Anna’s principal allegation was that certain chapters of the defendant’s work infringed the copyright subsisting in chapters of her novel (the selection claim). She alleged that the defendant had copied a substantial part of the selection structure, and arrangement of the facts and incidents which she created when she wrote Lara. She also made an additional claim that the defendant had infringed the copyright in an extract taken from memoirs which Anna had translated from French into English, by directly copying the extract in The Secrets We Kept (the translation claim). 

Selection claim

The selection claim relied on various events which the claimant, Anna, maintained the defendant had copied in chapters of her novel. Despite the bulk of the events being derived from existing source material, the claimant’s selection of them constituted the expression of her intellectual creation in writing Lara. While the events specified in the selection claim were part only of the events in the chapters, this did not disqualify them from constituting a selection of events that were part of the claimant’s creation. The claimant was entitled to identify a particular selection of events without being required to make the selection an exhaustive statement of the events.

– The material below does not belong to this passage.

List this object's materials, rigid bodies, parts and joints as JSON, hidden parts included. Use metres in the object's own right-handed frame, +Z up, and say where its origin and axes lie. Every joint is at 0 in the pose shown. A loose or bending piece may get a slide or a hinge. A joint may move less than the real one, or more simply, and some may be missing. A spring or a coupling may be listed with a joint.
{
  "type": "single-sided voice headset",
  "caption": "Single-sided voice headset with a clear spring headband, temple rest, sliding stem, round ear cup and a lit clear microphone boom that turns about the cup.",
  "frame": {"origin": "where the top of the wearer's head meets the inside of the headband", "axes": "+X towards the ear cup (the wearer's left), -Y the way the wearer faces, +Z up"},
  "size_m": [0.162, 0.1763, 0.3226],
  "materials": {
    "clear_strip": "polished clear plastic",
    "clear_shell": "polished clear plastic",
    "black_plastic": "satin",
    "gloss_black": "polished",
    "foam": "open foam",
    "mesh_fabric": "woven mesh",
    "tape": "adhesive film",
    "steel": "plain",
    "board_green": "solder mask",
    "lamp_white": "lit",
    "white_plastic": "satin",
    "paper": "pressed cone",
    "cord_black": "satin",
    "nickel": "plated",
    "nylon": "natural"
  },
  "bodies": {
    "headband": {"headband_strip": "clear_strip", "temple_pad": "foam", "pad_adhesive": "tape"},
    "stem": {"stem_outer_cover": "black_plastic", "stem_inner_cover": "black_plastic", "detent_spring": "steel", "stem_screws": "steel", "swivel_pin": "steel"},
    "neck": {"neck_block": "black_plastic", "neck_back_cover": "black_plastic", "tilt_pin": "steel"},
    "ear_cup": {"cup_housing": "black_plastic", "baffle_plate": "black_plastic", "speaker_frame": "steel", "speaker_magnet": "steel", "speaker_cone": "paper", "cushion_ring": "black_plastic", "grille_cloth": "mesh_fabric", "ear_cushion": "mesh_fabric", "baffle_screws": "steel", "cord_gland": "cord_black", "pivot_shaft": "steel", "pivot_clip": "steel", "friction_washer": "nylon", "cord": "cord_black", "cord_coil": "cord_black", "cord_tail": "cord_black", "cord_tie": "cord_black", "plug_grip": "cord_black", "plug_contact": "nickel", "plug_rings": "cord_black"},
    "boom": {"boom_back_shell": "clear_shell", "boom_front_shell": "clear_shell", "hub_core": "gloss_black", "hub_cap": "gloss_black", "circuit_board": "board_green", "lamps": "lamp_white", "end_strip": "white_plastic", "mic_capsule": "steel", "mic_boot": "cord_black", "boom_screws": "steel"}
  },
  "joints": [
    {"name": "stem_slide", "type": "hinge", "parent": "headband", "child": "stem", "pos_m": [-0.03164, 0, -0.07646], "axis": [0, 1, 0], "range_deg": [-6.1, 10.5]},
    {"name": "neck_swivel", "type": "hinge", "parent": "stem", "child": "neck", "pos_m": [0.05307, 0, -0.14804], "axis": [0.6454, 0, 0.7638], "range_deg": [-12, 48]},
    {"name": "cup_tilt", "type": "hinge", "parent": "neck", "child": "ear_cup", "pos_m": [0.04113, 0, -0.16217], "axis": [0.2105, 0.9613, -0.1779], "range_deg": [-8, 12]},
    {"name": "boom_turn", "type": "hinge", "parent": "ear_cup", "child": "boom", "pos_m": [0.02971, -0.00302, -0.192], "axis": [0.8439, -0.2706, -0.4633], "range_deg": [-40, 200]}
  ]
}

The way in which the selection claim was set out – namely, the claimant’s submission that specific chapters of Lara were copied in specific paragraphs in The Secrets We Kept – impacted the method in which the evidence was assessed. The judge was obliged to compare the relevant paragraphs from Lara with the relevant chapters in The Secrets We Kept. The judge found the omission of several events from Lara in The Secrets We Kept, concluding that if the defendant had copied the selection of events specified by the claimant, she might have been expected to include more of them. The events that did appear in the defendant’s novel were differently expressed, ordered and contextualised than in Lara. It was concluded that the defendant had not copied the relevant selections of the events in the specified chapters of Lara or any parts of the selections.

Translation claim

The court held that copyright subsisted in the translation because of the creative skill employed by the translator in choosing how to convey into English the relevant parts in French of the original text. The court found that the defendant had in fact copied the translation into The Secrets We Kept. Also, it was found that the defendant had included the translated text without providing any attribution to the copyright owner. 

The defendant sought to rely on the quotation defence to this claim for infringement. However, when seeking to rely on a quotation defence, there must be sufficient acknowledgement of the author of the copyright work. Whilst the obligation is not absolute, a defendant must have made reasonable enquiries to ascertain the author before publishing a work without making reference to its source. It was decided that in this case the author of The Secrets We Kept did not make enough enquiries, and so the defence was unsuccessful. The translation claim therefore succeeded.